A blender is essential. It makes mixing the curd a snap and gives it a particular silkiness. (Council also runs her cheesecake filling through the blender for a similar effect.) To make it easier to cut neat, clean squares, she recommends lining the pan with parchment paper to lift the bars before slicing, keeping it long enough so that some hangs over the edges. Parchment can be tough to tame, so she uses a few shots of baking spray as a sort of glue to hold it down before adding the shortbread crust, which she gently pats into place. Those are just some of the many tricks she picked up from Mama Dip.

“I learned everything in that kitchen,” Council says. “Mama Dip has been opening doors for me from the start.”


Ingredients

  • Strawberry-Lemon Bars (Yield: 12 large or 24 small bars)

  • For the shortbread crust

    • ¾ cup butter, softened to room temperature

    • ½ cup confectioners’ sugar

    • 2 cups all-purpose flour 

    • ¼ tsp. salt

  • For the filling

    • 1 cup fresh lemon juice 

    • 3 tbsp. lemon zest

    • ¾ cup chopped fresh strawberries 

    • 1¾ cups granulated sugar 

    • 6 large eggs 

    • ½ cup all-purpose flour 

    • ½ tsp. baking powder 

    • ¼ tsp. salt

  • For serving

    • Confectioners’ sugar 

    • Chopped strawberries 

    • Pinch of sugar 

    • Fresh mint leaves


Preparation

  1. Preheat oven to 325°F. Spray the bottom and sides of a 9-by-13-inch pan lightly with cooking spray. Take a sheet of parchment paper longer than the pan and press it lengthwise onto the bottom. Crumpling the paper and smoothing it out before fitting it into the pan can help. There should be enough parchment hanging over the edges to easily lift the dessert from the pan.

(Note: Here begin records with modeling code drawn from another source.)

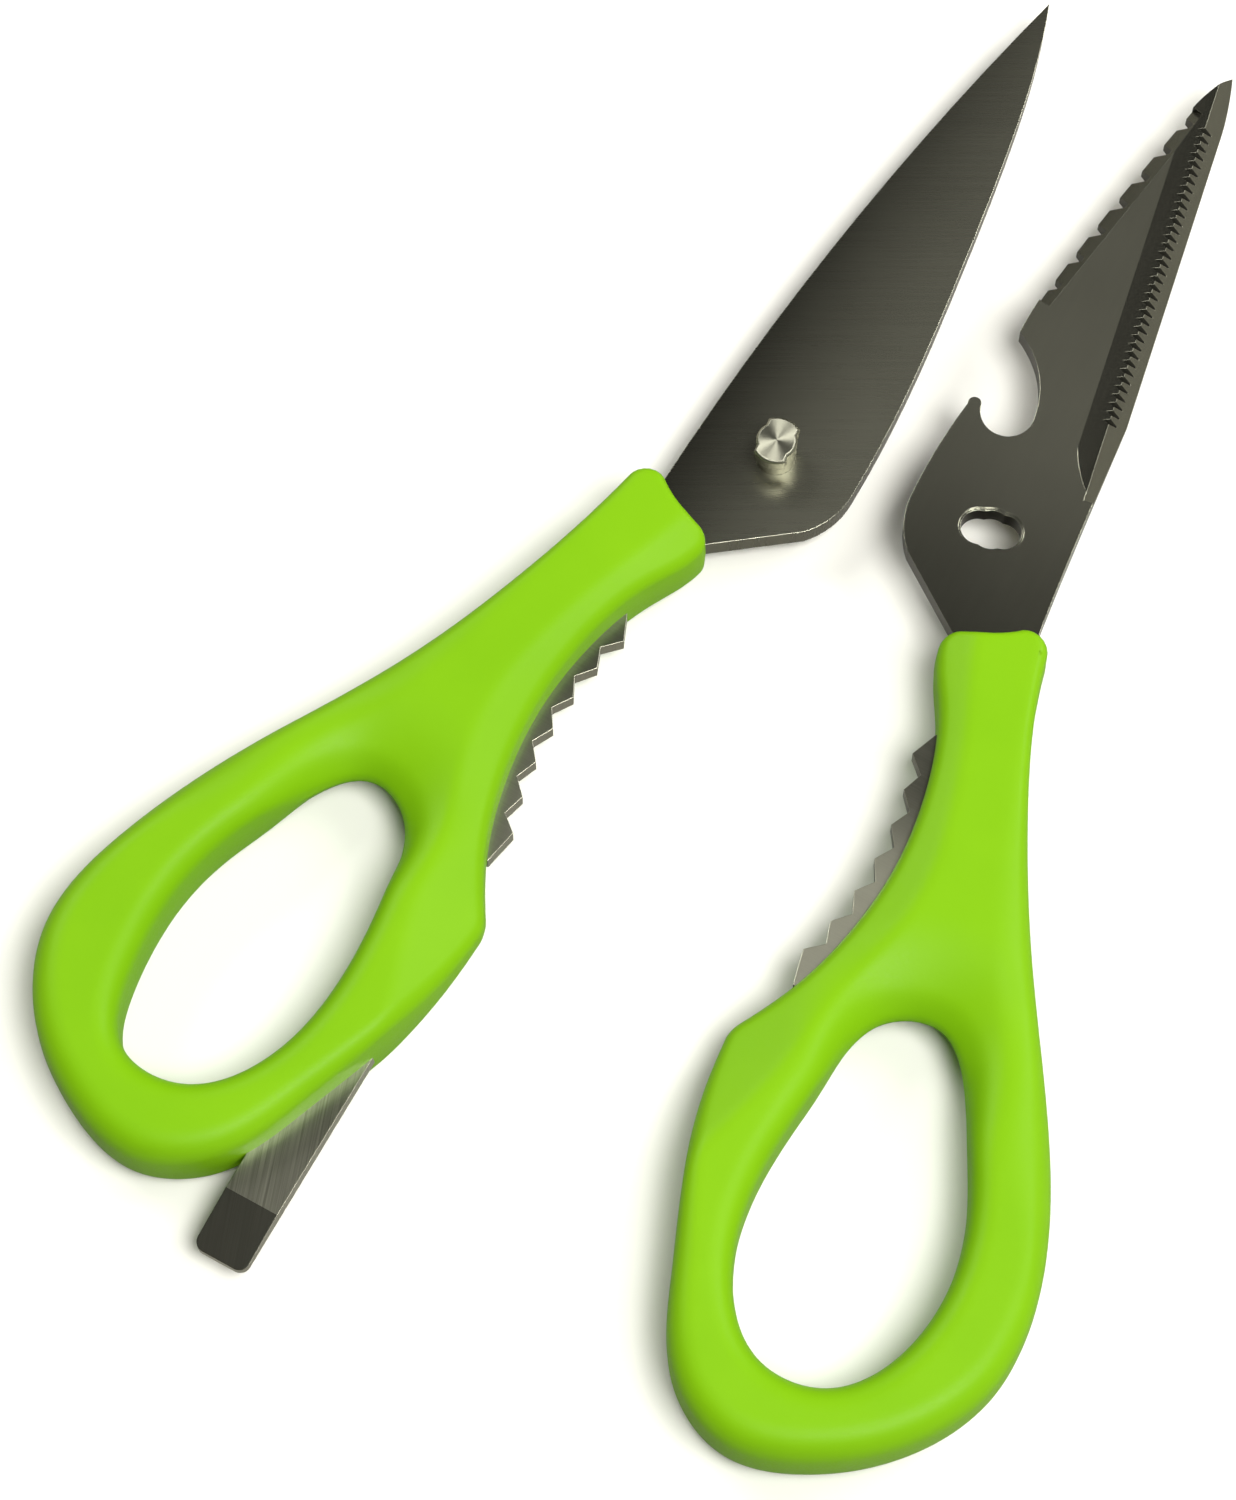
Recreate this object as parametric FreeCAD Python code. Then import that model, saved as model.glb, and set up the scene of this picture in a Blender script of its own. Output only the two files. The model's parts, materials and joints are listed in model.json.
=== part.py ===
import FreeCAD, Part
import os
from math import asin, cos, degrees, radians, sin, sqrt

# Take-apart kitchen shears, lying open in their two halves. Millimetres, +Z up, table at z = 0.
# Each half is drawn with its pivot at the origin and its blade along +Y, then laid out on the table.

# layout on the table
PLAIN_HEADING = 60.8         # direction of the plain blade, degrees from +X
SERRATED_HEADING = 62.8      # direction of the serrated blade
SET_ASIDE = (29.7, -12.6)    # from the plain half's pivot to the serrated half's
RELEASE_TURN = 80.0          # turn from the laid-out angle at which the stud's key fits the hole

# heights
HANDLE_THICK = 13.0
SHEAR_Z = 6.5                # the plane where the two blades would rub
RUB_GAP = 0.05
BLADE_THICK = 3.2
INSERT_THICK = 2.6           # jaws and lid lifter
PAST = 3.0                   # how far a cutting tool runs past what it cuts

# pivot
STUD_NECK_R = 2.87
STUD_LOBE_R = 3.6
STUD_LOBE_HALF = 2.3
STUD_TOP = 5.5               # above the shear plane
STUD_CHAMFER = 0.3
NECK_PROUD = 0.1             # round neck above the serrated blade
STUD_SHANK_R = 2.0
PEEN_R = 3.3
PEEN_THICK = 1.2
PEEN_CHAMFER = 0.6
WASHER_R = 4.6
WASHER_BORE_R = 2.08
WASHER_THICK = 1.0
WASHER_CHAMFER = 0.2
HOLE_R = 2.95
HOLE_LOBE_R = 4.3
HOLE_LOBE_HALF = 2.6
HOLE_TILT = 14.0             # long axis of the hole, from the blade's crosswise direction
HOLE_CHAMFER = 0.3
HEEL_R = 12.2

# plain blade's edge, an arc
PLAIN_TIP = (0.0, 84.0)
PLAIN_MIDDLE = (-8.3, 36.3)
PLAIN_HEEL = (-12.0, -11.4)
PLAIN_BEVEL = 5.2
PLAIN_BEVEL_FROM = -4.0      # where it starts, measured along the blade

# tang and round heel of both blades, as on the serrated one
TANG = [
    (19.6, -36.0), (20.8, -50.0), (15.4, -50.0), (15.2, -34.0), (9.5, -27.5), (2.4, -16.9),
    (-9.0, -8.24),
]
HEEL_MIDDLE = (-11.4, -4.34)

# handle
BOLSTER_R = 16.8
BOLSTER_OUT = 14.2           # its corners' distance from the blade's axis
BOLSTER_IN = 0.9
BOLSTER_ROUND = 2.6
STOP = (0.3, -81.5)          # the corner where the two handles meet when closed
STOP_ROUND = 5.0
PLAIN_BOW = -1.4             # how far each handle's outer limb stands out from the common shape
SERRATED_BOW = 1.2
EDGE_ROUND = 2.4
LOOP_ROUND = 3.4

# nutcracker jaws
JAW_CENTRE_X = -46.6
JAW_CENTRE_Y = -50.0
JAW_TIP_R = 53.6
JAW_VALLEY_R = 55.3
JAW_ROOT_R = 61.0
JAW_TEETH = 7
JAW_PITCH = 5.82             # degrees
JAW_FIRST = 16.2             # degrees, tip nearest the blade

# lid lifter
LIFTER_NEAR = 4.6
LIFTER_FAR = 12.5
LIFTER_TOP = -103.0
LIFTER_END = -138.0
LIFTER_GROUND = -129.2
LIFTER_CORNER = 1.5

# serrated blade's grinds
GRIND_WIDE = 5.6
GRIND_DEEP = 0.35
GRIND_EDGE = 0.75            # depth of the hollow's curve carried on past the edge
EDGE_WIDE = 2.5
EDGE_LEFT = 0.35             # thickness left at the cutting edge
SERRATIONS = 36
SERRATION_PITCH = 1.4
SERRATION_FIRST = -1.0
SERRATION_SIZE = 0.75
SERRATION_LONG = 3.4
SERRATION_LEAN = 34.0        # degrees down towards the edge
SERRATION_RAISE = 0.12
GRIND_LONG = 85.0
SCALER_START = (-9.55, 35.4)
SCALER_END = (-2.9, 73.6)
SCALER_DROP = 1.5
SCALER_TEETH = 7
SCALER_PITCH = 5.44
SCALER_BEVEL = 2.0


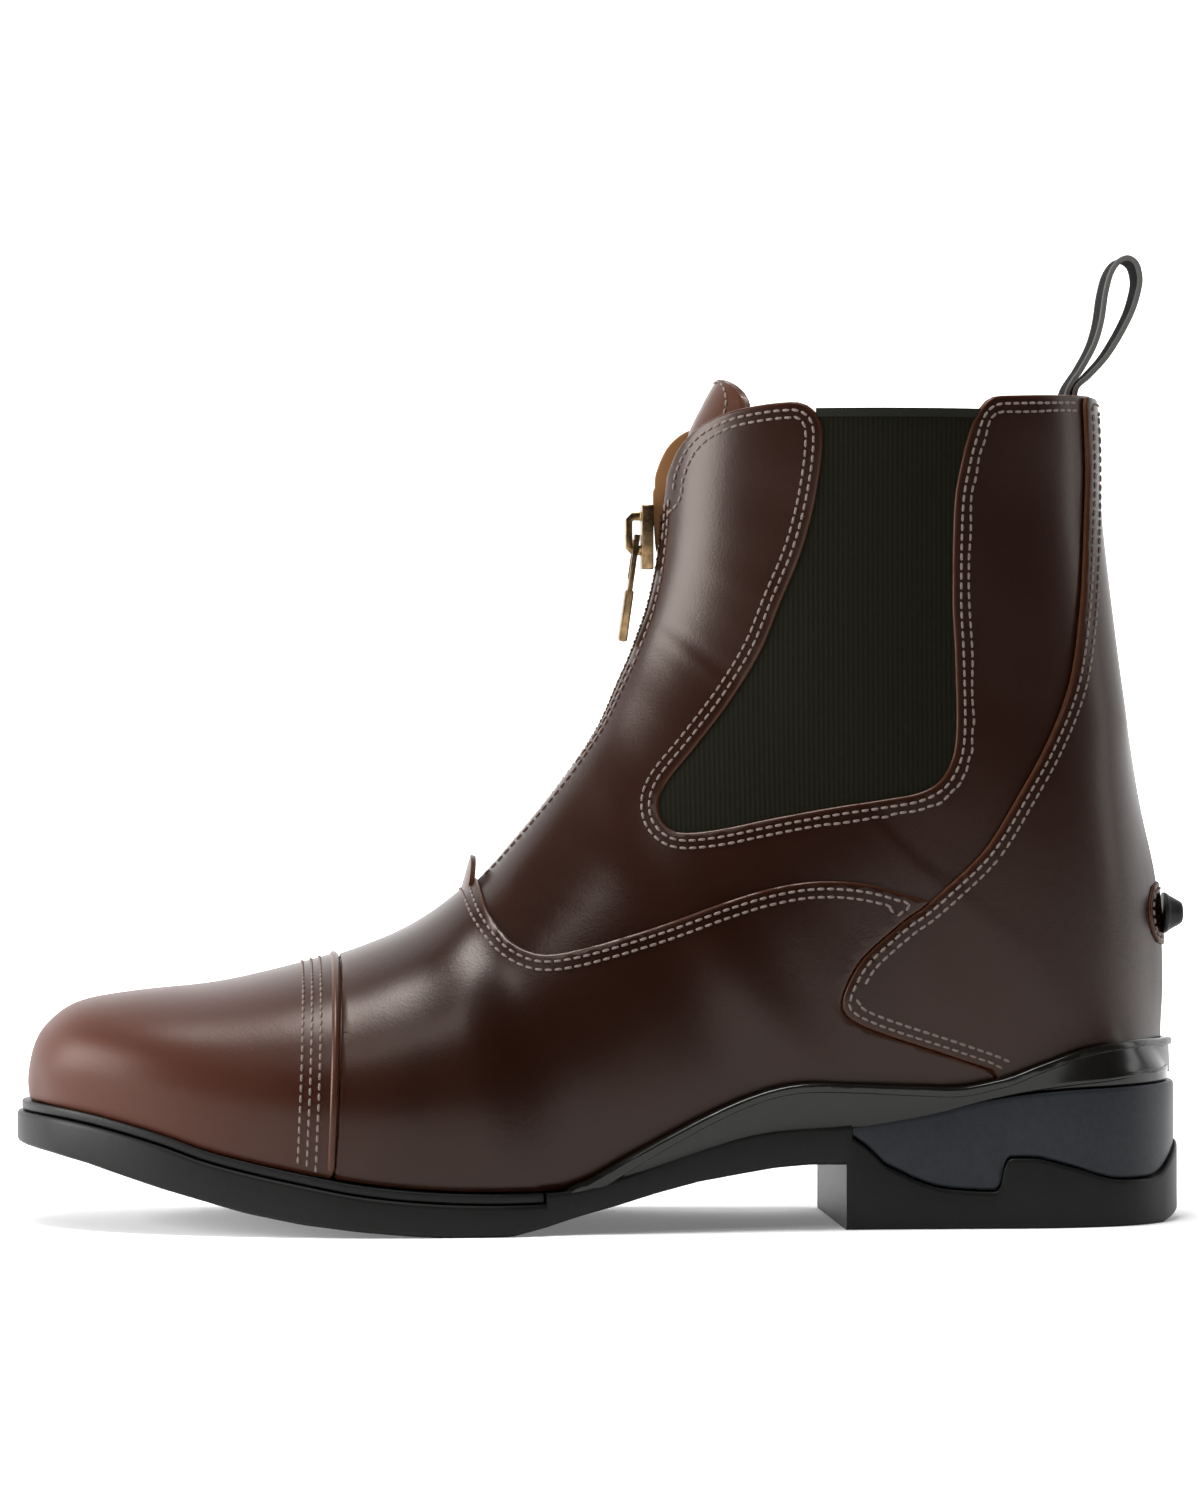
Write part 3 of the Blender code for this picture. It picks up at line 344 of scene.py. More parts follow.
# Sections of the upper. front and up place the point on the front line. end runs from 0 at the toe to 1
# at the heel along the seat line, and on to 2 up the back line. outer and inner are how far the sides
# stand out: shares of BALL_WIDTH in the foot, and in the shaft of the width that makes SHAFT_WIDTH with
# SHAFT_SHARE. They count from the end point where from_end is 1, and from the middle where it is 0.
# widest is the share of the way down where the section is widest, crown and bend are the roundness
# before and after it, where 2 is an ellipse.
SHAFT_SHARE = 0.69
UPPER_COLUMNS = ("front", "up", "end", "outer", "inner", "from_end", "widest", "crown", "bend")
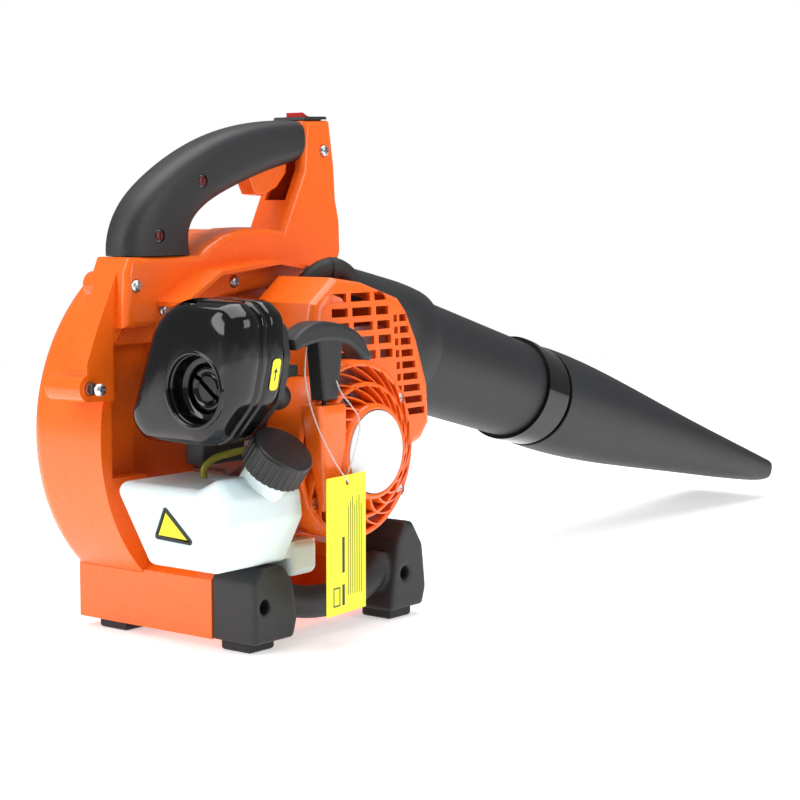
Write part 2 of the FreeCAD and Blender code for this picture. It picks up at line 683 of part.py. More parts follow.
def ignition_coil():
    legs = []
    for x in (-16.0, 10.0):
        legs.append(box(x, x + 6, -51, -43, AXIS_Z + 42.5, AXIS_Z + 62))
    core = box(-16, 16, -51, -43, AXIS_Z + 58, AXIS_Z + 64)
    winding = rounded(box(-19, 3, -52.5, -38, AXIS_Z + 46, AXIS_Z + 57.8), 2.0, along_y)
    winding = winding.cut(box(-16, -10, -60, -30, 170, 200))
    return fuse(legs + [core, winding])


def swirl_slot(turn, inner, outer, width):
    """One curved opening between two swirled vanes of the starter grille."""
    centre_x = (inner + outer) / 2
    arc = Part.makeCylinder(30.0 + width, 40.0, V(centre_x, -110, AXIS_Z - 26), V(0, 1, 0))
    arc = arc.cut(Part.makeCylinder(30.0 - width, 42.0, V(centre_x, -111, AXIS_Z - 26), V(0, 1, 0)))
    slot = arc.common(ring_y(outer, inner, 0, AXIS_Z, -100, -80))
    slot = slot.common(box(0, 80, -120, -60, AXIS_Z - 20, AXIS_Z + 20))
    slot.rotate(V(0, 0, AXIS_Z), V(0, 1, 0), turn)
    return slot


def starter_cover():
    cup = disc_y(STARTER_R, 0, AXIS_Z, STARTER_FACE_Y, -58)
    cup = rounded(cup, 4.0, on_y(STARTER_FACE_Y))
    hub = disc_y(32.0, 0, AXIS_Z, HUB_FACE_Y, STARTER_FACE_Y + 1)
    hub = rounded(hub, 3.0, on_y(HUB_FACE_Y))
    block = rounded(box(-60, -31, -107, -88, 138, 165), 4.0, along_y)
    body = fuse([cup, hub, block])
    body = body.cut(disc_y(STARTER_R - 3, 0, AXIS_Z, STARTER_FACE_Y + 3, -50))
    body = body.cut(disc_y(28.5, 0, AXIS_Z, HUB_FACE_Y + 3, STARTER_FACE_Y + 5))
    for step in range(16):
        body = body.cut(swirl_slot(22.5 * step, 35.0, 56.0, 2.6))
    body = fuse([body, rounded(box(-60, -31, -107, -87.5, 138, 165), 4.0, along_y)])
    for start, end in zip(PULL_ROPE, PULL_ROPE[1:]):
        body = body.cut(rod(3.2, start, end)).cut(Part.makeSphere(3.2, V(*end)))
    body = body.cut(disc_y(29.0, 0, AXIS_Z, HUB_FACE_Y - 1, HUB_FACE_Y + 1))
    post = disc_y(5.0, 0, AXIS_Z, HUB_FACE_Y + 2, -66)
    lugs = []
    for turn in (35.0, 145.0, 215.0, 325.0):
        x = 56.0 * math.cos(math.radians(turn))
        z = AXIS_Z + 56.0 * math.sin(math.radians(turn))
        lugs.append(disc_y(5.0, x, z, STARTER_FACE_Y + 1, -58))
    body = fuse([body, post] + lugs)
    for turn in (35.0, 145.0, 215.0, 325.0):
        x = 56.0 * math.cos(math.radians(turn))
        z = AXIS_Z + 56.0 * math.sin(math.radians(turn))
        body = body.cut(disc_y(2.1, x, z, -100, -50)).cut(disc_y(4.0, x, z, -100, -87))
    return body.removeSplitter()


def starter_screws():
    screws = []
    for turn in (35.0, 145.0, 215.0, 325.0):
        x = 56.0 * math.cos(math.radians(turn))
        z = AXIS_Z + 56.0 * math.sin(math.radians(turn))
        head = disc_y(3.7, x, z, -90.0, -87.0)
        shank = disc_y(2.0, x, z, -87.0, -54.0)
        slot = box(x - 3, x + 3, -91, -89, z - 0.5, z + 0.5)
        screws.append(head.fuse(shank).cut(slot))
    return group(screws)


def starter_back():
    """Ring plate behind the starter, carried by the engine, that the starter screws bite into."""
    plate = ring_y(STARTER_R, 48.0, 0, AXIS_Z, -57.7, -53)
    for turn in (35.0, 145.0, 215.0, 325.0):
        x = 56.0 * math.cos(math.radians(turn))
        z = AXIS_Z + 56.0 * math.sin(math.radians(turn))
        plate = plate.cut(disc_y(2.0, x, z, -60, -50))
    arms = []
    for turn in (20.0, 70.0, 110.0, 160.0):
        arm = box(44, STARTER_R, -53.0, -22, AXIS_Z - 4, AXIS_Z + 4)
        arm = arm.fuse(box(30, 60, -30, -22, AXIS_Z - 4, AXIS_Z + 4))
        arm = arm.cut(disc_y(CASE_R + 0.0, 0, AXIS_Z, -60, 0))
        arm = arm.cut(disc_y(48, 0, AXIS_Z, -53, -31))
        arm.rotate(V(0, 0, AXIS_Z), V(0, 1, 0), turn)
        arms.append(arm)
    return fuse([plate] + arms)


def label_disc():
    return disc_y(28.5, 0, AXIS_Z, HUB_FACE_Y - 0.2, HUB_FACE_Y + 1)


def starter_pulley():
    wheel = disc_y(20.0, 0, AXIS_Z, -83, -81).fuse(disc_y(20.0, 0, AXIS_Z, -73, -71))
    wheel = wheel.fuse(disc_y(PULLEY_R - 2.2, 0, AXIS_Z, -81, -73))
    return wheel.cut(disc_y(5.06, 0, AXIS_Z, -100, -60))


def recoil_spring():
    """Flat coil spring in the hub: a strip wound in turns around the post."""
    turns = []
    for step in range(7):
        radius = 9.0 + 2.2 * step
        turns.append(ring_y(radius + 0.5, radius - 0.5, 0, AXIS_Z, -99, -88))
    bridge = box(8.8, 23.0, -99, -88, AXIS_Z - 0.5, AXIS_Z + 0.5)
    return fuse(turns + [bridge])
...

  2. Make the crust: Using a stand mixer or a medium bowl and a hand mixer, cream the butter and sugar together until fluffy. Add flour and salt, and mix just until the dough comes together. Scoop the mixture into the pan and gently press it into an even layer. (A little flour on your fingers helps.) Bake for 25 to 30 minutes, just until it turns golden brown. Set the crust aside to cool. Reduce oven to 300°F.

  3. Make the filling: Combine lemon juice, zest, strawberries, and sugar in a blender and blend until smooth. Add an egg, blend until smooth, then repeat with each egg, making sure each is incorporated before you add the next. Add flour, baking powder, and salt, and blend until smooth.

  4. Pour the filling onto the shortbread crust and bake for about 40 minutes or until the center of the filling is set. Cool completely, then chill in the refrigerator for at least 4 hours.

  5. To serve: Use the parchment to lift the dessert onto a cutting board. Using a sharp knife (and a ruler if you really want to be precise), cut into 12 or 24 squares and arrange the bars on a platter. Dust with confectioners’ sugar. Toss chopped berries in a small amount of sugar. Garnish each bar with chopped berries and mint leaves.

     


     

MEET THE CHEF: TONYA COUNCIL

Hometown: Chapel Hill, North Carolina

 

What she would grab if the kitchen were on fire: Her grandmother’s cast-iron skillet. “That’s how we fry pork chops.”

 

Advice to up-and-coming entrepreneurs: “I always tell people to filter advice. Someone might say it’s not going to work, but hard work will make it work.”